Shopping malls and grocery stores are ordinary hazard occupancies that generally require closer spacing of sprinklers (130 square foot) and generally larger pipes while "big box stores" (Home Depot) and storage facilities require even closer spacing (100 square foot) and much larger pipe.
The questions are who does this work? Who actually decides a sprinkler need to go "right there" and "what size pipe" need to supply it? Who decided "how far down from a roof" a sprinkler has to be?
99% of the time these decisions are not made by the architect or engineer for the project. These decisions are not made by the people who do the actual installation. These decisions are made, and drawings prepared by, the Certified Automatic Sprinkler Layout Technician.
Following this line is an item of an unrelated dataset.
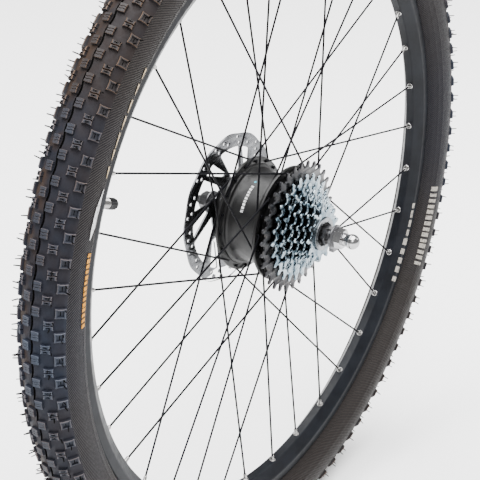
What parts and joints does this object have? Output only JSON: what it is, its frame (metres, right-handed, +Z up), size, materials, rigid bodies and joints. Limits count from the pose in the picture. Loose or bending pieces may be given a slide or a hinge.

Layout Technicians are certified by the "National Institute for the Certification in Engineering Technologies" or NICET. NICET is a non-profit division of the National Society of Professional Engineers based in Alexandria, Virginia.
It's the certified layout technician that lays out sprinkler systems using architectural drawings of the project or by surveys conducted in the field for retrofit systems if architectural drawings are not available.
NICET certification in Automatic Sprinkler System Layout.
This certification program is for engineering technicians engaged in the layout and detailing of automatic sprinkler systems which must meet existing and proposed code and statutory requirements. Areas covered include knowledge of physical science, advanced hydraulics, applicable codes and standards, and contract administration.
Automatic Sprinkler System Layout comprises four levels of certification. Level I is designed for trainees and entry-level technicians who perform limited job tasks under frequent supervision, Level II is for technicians who perform routine tasks under general daily supervision, Level III is for intermediate-level technicians who, under little or no daily supervision, work with standards, plans, specifications, and instructions, and Level IV is for independent, senior-level technicians whose work includes supervising others. Certification at Levels II, III, and IV does not require prior certification at the lower level, but it does require meeting the certification requirements of the lower levels.